WHAT THE TASK ASKS: Set down, exactly as written, only the lines starting with the one that holds "Write part 2" and ending with the one that holds "bpy.context.scene.collection.objects.link(light)".
-------- RECORDS SUPPLIED
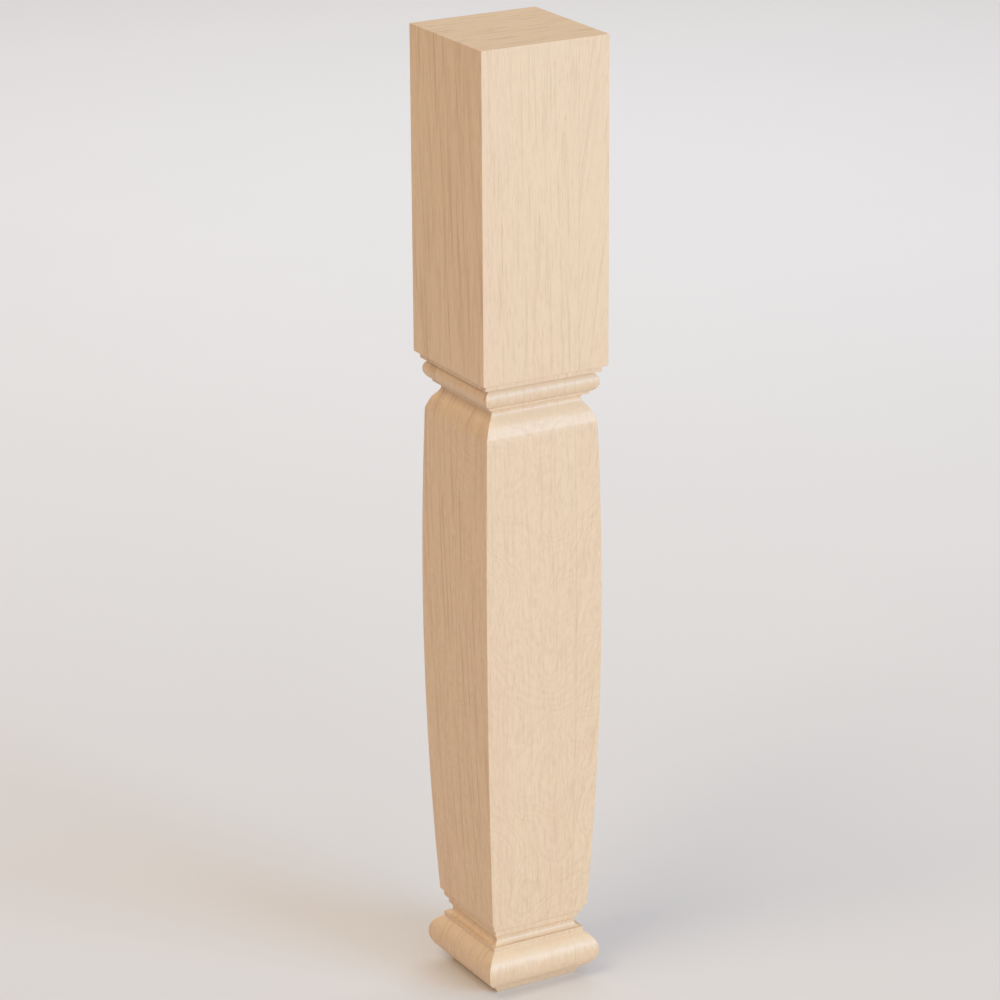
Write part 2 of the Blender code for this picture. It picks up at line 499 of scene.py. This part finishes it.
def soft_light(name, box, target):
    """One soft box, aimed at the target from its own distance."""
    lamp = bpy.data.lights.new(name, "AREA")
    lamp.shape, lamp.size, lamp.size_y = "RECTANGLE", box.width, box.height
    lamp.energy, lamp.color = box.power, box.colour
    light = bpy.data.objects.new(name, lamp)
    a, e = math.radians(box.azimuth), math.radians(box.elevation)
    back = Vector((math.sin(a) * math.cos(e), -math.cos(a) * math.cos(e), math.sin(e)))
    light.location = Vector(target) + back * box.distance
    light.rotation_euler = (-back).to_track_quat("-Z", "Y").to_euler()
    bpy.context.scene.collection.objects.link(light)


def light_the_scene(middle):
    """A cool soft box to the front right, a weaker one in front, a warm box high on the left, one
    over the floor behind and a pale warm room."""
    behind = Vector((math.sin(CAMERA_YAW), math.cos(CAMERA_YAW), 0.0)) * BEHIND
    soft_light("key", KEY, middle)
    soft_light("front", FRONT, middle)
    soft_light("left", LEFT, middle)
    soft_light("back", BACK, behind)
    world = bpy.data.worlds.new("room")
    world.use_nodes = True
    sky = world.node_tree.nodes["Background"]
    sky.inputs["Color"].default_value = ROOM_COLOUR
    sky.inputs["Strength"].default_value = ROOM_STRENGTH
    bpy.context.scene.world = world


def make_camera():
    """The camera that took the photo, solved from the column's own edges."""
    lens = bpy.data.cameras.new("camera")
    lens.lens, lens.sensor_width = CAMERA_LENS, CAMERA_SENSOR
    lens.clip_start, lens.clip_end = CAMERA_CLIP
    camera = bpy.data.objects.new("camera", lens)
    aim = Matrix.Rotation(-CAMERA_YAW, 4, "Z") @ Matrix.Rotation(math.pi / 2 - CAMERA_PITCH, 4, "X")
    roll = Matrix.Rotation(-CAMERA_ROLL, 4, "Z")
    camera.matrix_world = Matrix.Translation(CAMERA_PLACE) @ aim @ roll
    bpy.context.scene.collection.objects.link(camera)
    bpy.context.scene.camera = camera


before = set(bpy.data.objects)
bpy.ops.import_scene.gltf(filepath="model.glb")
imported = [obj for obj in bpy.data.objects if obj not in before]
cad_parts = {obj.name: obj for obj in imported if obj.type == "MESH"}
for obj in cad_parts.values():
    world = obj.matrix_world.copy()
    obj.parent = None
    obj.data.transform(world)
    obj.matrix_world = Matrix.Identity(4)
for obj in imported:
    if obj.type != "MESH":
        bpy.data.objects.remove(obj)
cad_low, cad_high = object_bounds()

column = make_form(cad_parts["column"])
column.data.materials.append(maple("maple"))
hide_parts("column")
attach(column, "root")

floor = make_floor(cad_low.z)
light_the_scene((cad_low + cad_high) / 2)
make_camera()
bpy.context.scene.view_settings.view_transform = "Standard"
----------------
-------- RECORDS SUPPLIED
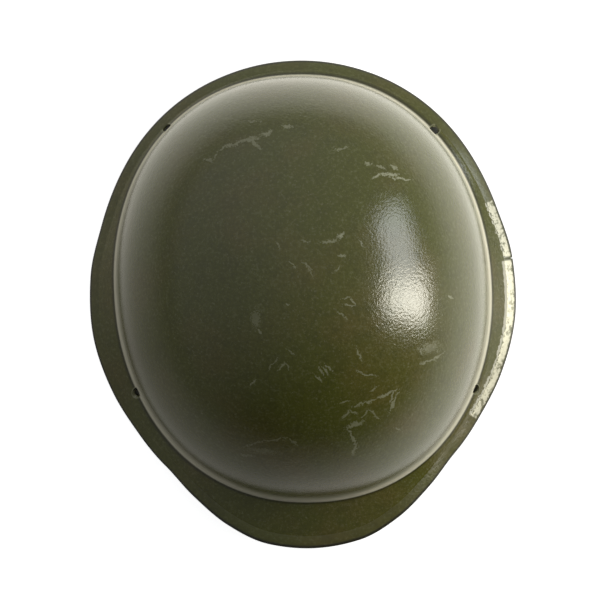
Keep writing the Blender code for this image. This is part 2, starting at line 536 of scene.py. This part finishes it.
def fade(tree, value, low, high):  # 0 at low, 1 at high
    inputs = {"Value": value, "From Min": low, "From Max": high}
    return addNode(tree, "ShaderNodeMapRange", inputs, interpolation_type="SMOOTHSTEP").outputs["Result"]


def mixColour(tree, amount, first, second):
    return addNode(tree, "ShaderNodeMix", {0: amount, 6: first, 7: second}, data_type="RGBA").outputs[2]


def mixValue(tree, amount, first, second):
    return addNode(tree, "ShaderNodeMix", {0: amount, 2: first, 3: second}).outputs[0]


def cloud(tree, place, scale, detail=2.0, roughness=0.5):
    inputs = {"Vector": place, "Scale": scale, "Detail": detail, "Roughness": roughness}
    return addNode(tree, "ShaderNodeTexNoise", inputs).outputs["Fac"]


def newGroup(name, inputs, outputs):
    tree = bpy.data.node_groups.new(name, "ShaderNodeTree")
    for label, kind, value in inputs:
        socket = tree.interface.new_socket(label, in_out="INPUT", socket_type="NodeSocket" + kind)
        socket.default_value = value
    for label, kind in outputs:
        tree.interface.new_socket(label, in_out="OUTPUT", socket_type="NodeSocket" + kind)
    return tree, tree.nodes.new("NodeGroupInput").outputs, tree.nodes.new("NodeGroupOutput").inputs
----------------
RESPONSE TO THIS TASK:
Write part 2 of the Blender code for this picture. It picks up at line 499 of scene.py. This part finishes it.
def soft_light(name, box, target):
    """One soft box, aimed at the target from its own distance."""
    lamp = bpy.data.lights.new(name, "AREA")
    lamp.shape, lamp.size, lamp.size_y = "RECTANGLE", box.width, box.height
    lamp.energy, lamp.color = box.power, box.colour
    light = bpy.data.objects.new(name, lamp)
    a, e = math.radians(box.azimuth), math.radians(box.elevation)
    back = Vector((math.sin(a) * math.cos(e), -math.cos(a) * math.cos(e), math.sin(e)))
    light.location = Vector(target) + back * box.distance
    light.rotation_euler = (-back).to_track_quat("-Z", "Y").to_euler()
    bpy.context.scene.collection.objects.link(light)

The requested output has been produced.